Proving the Business Case for the Internet of Things

Imprivata lets UK hospital monitor patients securely

Steve Rogerson
September 6, 2018

Leeds Teaching Hospitals NHS Trust in the UK is delivering fast, safe and secure access to patient monitoring devices and clinical applications with technology from Massachusetts-based Imprivata.
The installation, the first of type outside of the USA, lets clinicians and care givers log in securely and quickly to medical devices, improving overall care with real-time data.
The NHS trust has deployed Imprivata OneSign single sign-on, medical device access and authentication management platforms to deliver real-time patient data to inform clinical decisions and streamline system access without weakening secure practices.
The combined system lets clinicians securely access the Welch Allyn patient monitoring devices quickly and easily, ensuring that sensitive patient data are protected.
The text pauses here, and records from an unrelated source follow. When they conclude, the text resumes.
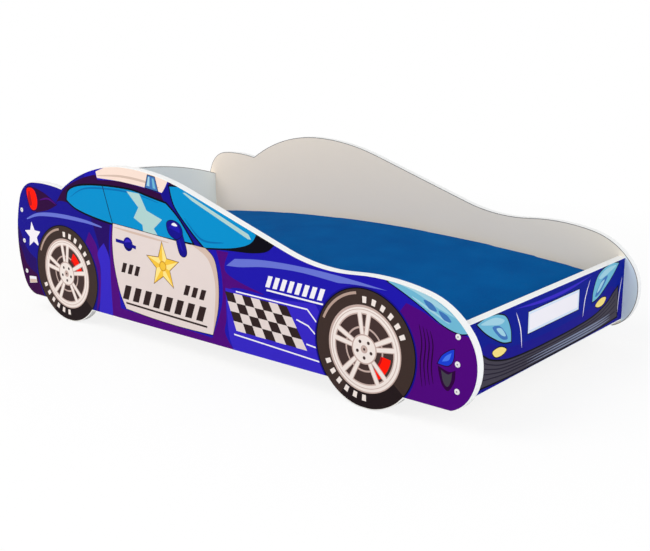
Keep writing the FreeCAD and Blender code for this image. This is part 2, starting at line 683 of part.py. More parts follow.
pieces = right_hand + left_hand + [footboard, headboard] + crossboard_strips + slats
pieces += [cover, core]

# ---------------------------------------------------------------- checks and files
doc.recompute()
for item in doc.Objects:
    if "Invalid" in item.State or "Error" in item.State:
        raise RuntimeError(f"{item.Label} could not be built: {item.State}")
for piece in pieces:
    if piece.Shape.isNull() or not piece.Shape.isValid():
        raise RuntimeError(f"{piece.Label} has no valid shape")
for piece in pieces:
    piece.Shape.exportStep(f"parts/{piece.Label}.step")
    box = piece.Shape.BoundBox
    print(f"{piece.Label:34s} {len(piece.Shape.Solids)} solids {piece.Shape.Volume / 1000:10.1f} cm3 "
          f"x {box.XMin:8.1f} {box.XMax:8.1f}  y {box.YMin:7.1f} {box.YMax:7.1f}  z {box.ZMin:6.1f} {box.ZMax:6.1f}")
print(len(pieces), "pieces")
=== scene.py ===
import math

import bmesh
import bpy
from mathutils import Matrix, Vector
from mathutils.bvhtree import BVHTree
from mathutils.geometry import delaunay_2d_cdt


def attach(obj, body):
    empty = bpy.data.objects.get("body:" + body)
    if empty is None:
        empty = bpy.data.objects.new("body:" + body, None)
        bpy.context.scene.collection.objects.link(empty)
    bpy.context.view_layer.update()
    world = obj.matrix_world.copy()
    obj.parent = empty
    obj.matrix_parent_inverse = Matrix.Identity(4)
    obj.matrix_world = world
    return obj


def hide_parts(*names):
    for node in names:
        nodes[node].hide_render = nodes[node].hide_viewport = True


# A low children's bed in the outline of a car, dressed round its construction.
# Metres, +X to the front of the car, +Y to its left side, +Z up, the floor at Z = 0.

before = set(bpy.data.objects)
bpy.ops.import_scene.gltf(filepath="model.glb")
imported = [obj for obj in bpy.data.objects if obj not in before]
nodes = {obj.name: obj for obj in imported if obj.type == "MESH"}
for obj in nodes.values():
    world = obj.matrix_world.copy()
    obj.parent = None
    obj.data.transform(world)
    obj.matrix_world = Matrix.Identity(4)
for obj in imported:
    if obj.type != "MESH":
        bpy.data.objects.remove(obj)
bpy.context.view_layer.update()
mm = 0.001
print("frame loaded")


# Colours and shader maths
def ink(red, green, blue):  # a colour as a screen shows it, 0 to 255, made linear
    def linear(level):
        share = level / 255
        return share / 12.92 if share <= 0.04045 else ((share + 0.055) / 1.055) ** 2.4
    return linear(red), linear(green), linear(blue), 1.0


class Wire:  # a node's output that sums can be written with
    def __init__(self, graph, socket):
        self.graph, self.socket = graph, socket

    def math(self, operation, *values):
        return self.graph.node("ShaderNodeMath", {"operation": operation}, values)

    def __add__(self, other):
        return self.math("ADD", self, other)

    def __sub__(self, other):
        return self.math("SUBTRACT", self, other)

    def __rsub__(self, other):
        return self.math("SUBTRACT", other, self)

    def __mul__(self, other):
        return self.math("MULTIPLY", self, other)

    def __truediv__(self, other):
        return self.math("DIVIDE", self, other)

    __radd__ = __add__
    __rmul__ = __mul__

    def clamped(self, low=0.0, high=1.0):
        return self.math("MAXIMUM", self.math("MINIMUM", self, high), low)

    def size(self):
        return self.math("ABSOLUTE", self)

    def sine(self):
        return self.math("SINE", self)


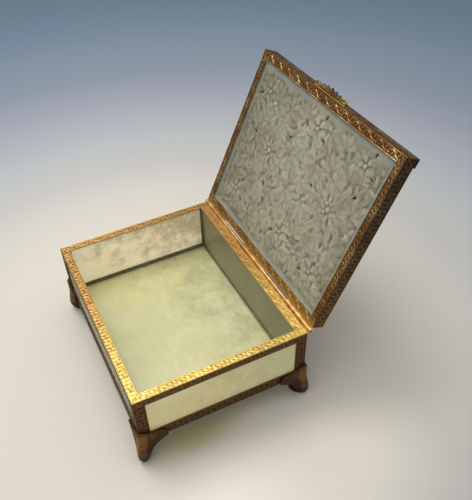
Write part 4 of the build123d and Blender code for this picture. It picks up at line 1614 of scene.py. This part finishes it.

The trust has piloted system within its busy renal unit and, as a result, has eliminated the manual recording of patient vital signs. The information is now securely recorded within the patient’s electronic health record and is available in real time to clinicians.
With renal patients, it is imperative that observations and vital signs are taken and recorded each time they are seen in clinic, as this information informs their care. The medical device access platform lets clinic nurses securely log in to Welch Allyn’s Connex spot monitor devices with a tap of their RFID badge. Using the attached reader, the nurse scans the patients bar code, securely accessing their records, and, once observations are taken, the information is logged into the patient’s electronic health record and can be accessed in real time by clinicians.
The data are also immediately available to the regional multi-disciplined team who can remotely access the clinical data to proactively plan which patients need to be seen as part of their care pathway.
“Imprivata has allowed us to spend the length of the clinic session with the patient discussing their pathway of care, secure in the knowledge that the data we are seeing are up to date, accurate and correctly attributed to the patient in front of us,” said Joanne Reischman, clinic sister at Leeds Teaching Hospitals NHS Trust.
Previously, clinical staff would on average have to log into nine different applications per clinical session, per member of staff. As workstations were shared, this would often result in a backlog in recording data. With OneSign, clinicians have no-click access to clinical administrative applications, streamlining the process and positively impacting productivity.
“Imprivata has provided a single pane of glass for safe and secure authentication to both clinical and business applications for our staff,” said Andy Weissenborn, chief technology officer at Leeds Teaching Hospitals NHS Trust.
Access to real-time data has transformed the way clinicians are using systems. Clinical appointments are spent focusing on patient care, not grappling with technology. Armed with real-time data, clinicians are able to make informed decisions without delays, improving patient outcomes. The regional teams are able to access the system remotely and proactively plan next steps in the patients care plan.
The no-click access to systems using smart cards to tap in and out of applications has improved security, data governance and audit trails, ensuring only trusted users can gain access to networked medical devices. The scanning of a patient barcode ensures the correct patient record is accessed and updated in real time with vital sign information.
“The trust has been able to unlock the full potential of their medical devices and applications by ensuring a fast, efficient workflow for clinicians and care givers, while maintaining security and auditability,” said Adam Bangle, VP of international sales at Imprivata. “Technology should be an enabler in healthcare, not a barrier to the practice of medicine. Renal clinical staff are now able to access devices and applications swiftly with a tap of their badge, allowing their focus to be on the patient and not the IT system.”